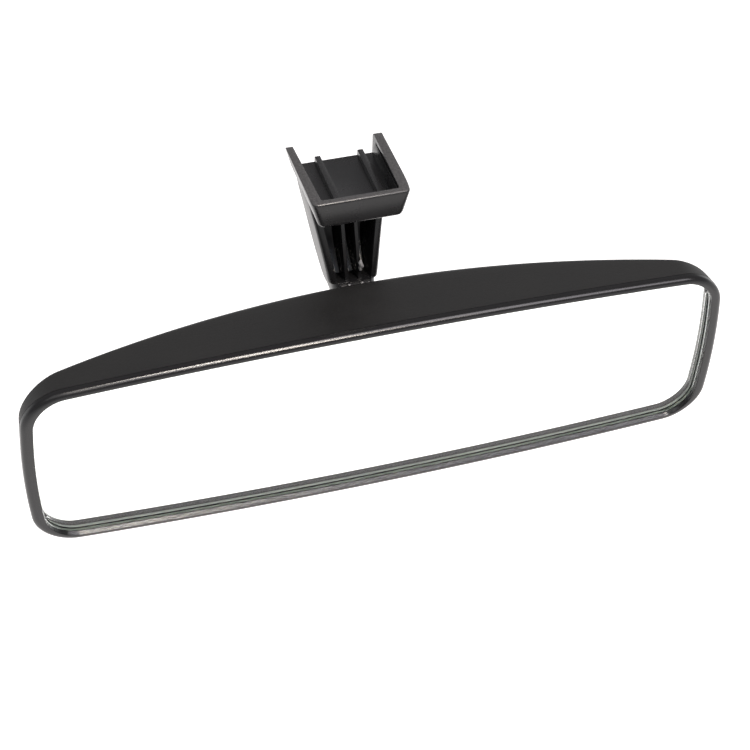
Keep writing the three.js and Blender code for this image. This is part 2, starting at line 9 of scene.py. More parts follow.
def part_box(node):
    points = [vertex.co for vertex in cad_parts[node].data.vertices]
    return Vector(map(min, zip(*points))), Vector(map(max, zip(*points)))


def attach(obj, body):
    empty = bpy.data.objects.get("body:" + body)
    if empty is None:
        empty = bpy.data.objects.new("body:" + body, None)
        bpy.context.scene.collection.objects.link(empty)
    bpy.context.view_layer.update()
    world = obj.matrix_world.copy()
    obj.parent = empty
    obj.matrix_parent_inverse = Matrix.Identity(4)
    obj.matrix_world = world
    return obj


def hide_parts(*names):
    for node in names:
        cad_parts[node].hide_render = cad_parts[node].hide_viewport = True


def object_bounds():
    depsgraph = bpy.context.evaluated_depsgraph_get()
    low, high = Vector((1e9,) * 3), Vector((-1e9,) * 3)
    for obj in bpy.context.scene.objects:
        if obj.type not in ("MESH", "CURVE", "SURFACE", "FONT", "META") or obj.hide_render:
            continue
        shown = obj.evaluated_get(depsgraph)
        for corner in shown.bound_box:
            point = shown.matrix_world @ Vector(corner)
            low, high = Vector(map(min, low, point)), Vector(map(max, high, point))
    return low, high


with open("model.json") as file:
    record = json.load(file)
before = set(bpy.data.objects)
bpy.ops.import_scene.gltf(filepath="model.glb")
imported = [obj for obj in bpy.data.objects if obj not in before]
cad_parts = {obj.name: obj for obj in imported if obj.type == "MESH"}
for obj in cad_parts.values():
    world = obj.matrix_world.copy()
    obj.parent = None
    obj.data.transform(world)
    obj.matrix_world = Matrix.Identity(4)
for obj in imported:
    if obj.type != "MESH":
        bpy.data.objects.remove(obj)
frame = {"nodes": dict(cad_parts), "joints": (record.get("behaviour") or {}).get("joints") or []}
......
Exactly as written, please reproduce the lines from the first line of the data to the line containing "bpy.context.view_layer.update()", inclusive, and nothing else.

■ Solution for this problem:
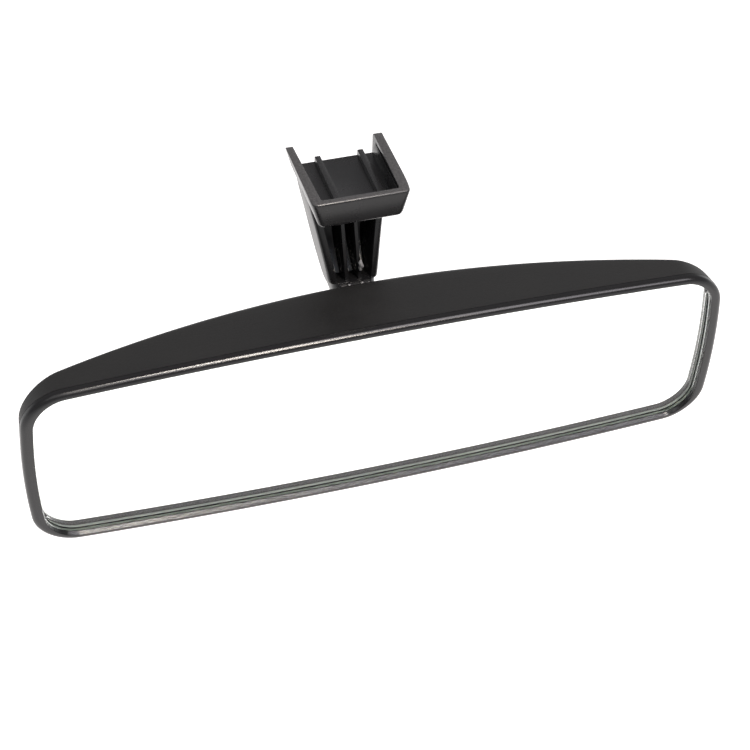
Keep writing the three.js and Blender code for this image. This is part 2, starting at line 9 of scene.py. More parts follow.
def part_box(node):
    points = [vertex.co for vertex in cad_parts[node].data.vertices]
    return Vector(map(min, zip(*points))), Vector(map(max, zip(*points)))


def attach(obj, body):
    empty = bpy.data.objects.get("body:" + body)
    if empty is None:
        empty = bpy.data.objects.new("body:" + body, None)
        bpy.context.scene.collection.objects.link(empty)
    bpy.context.view_layer.update()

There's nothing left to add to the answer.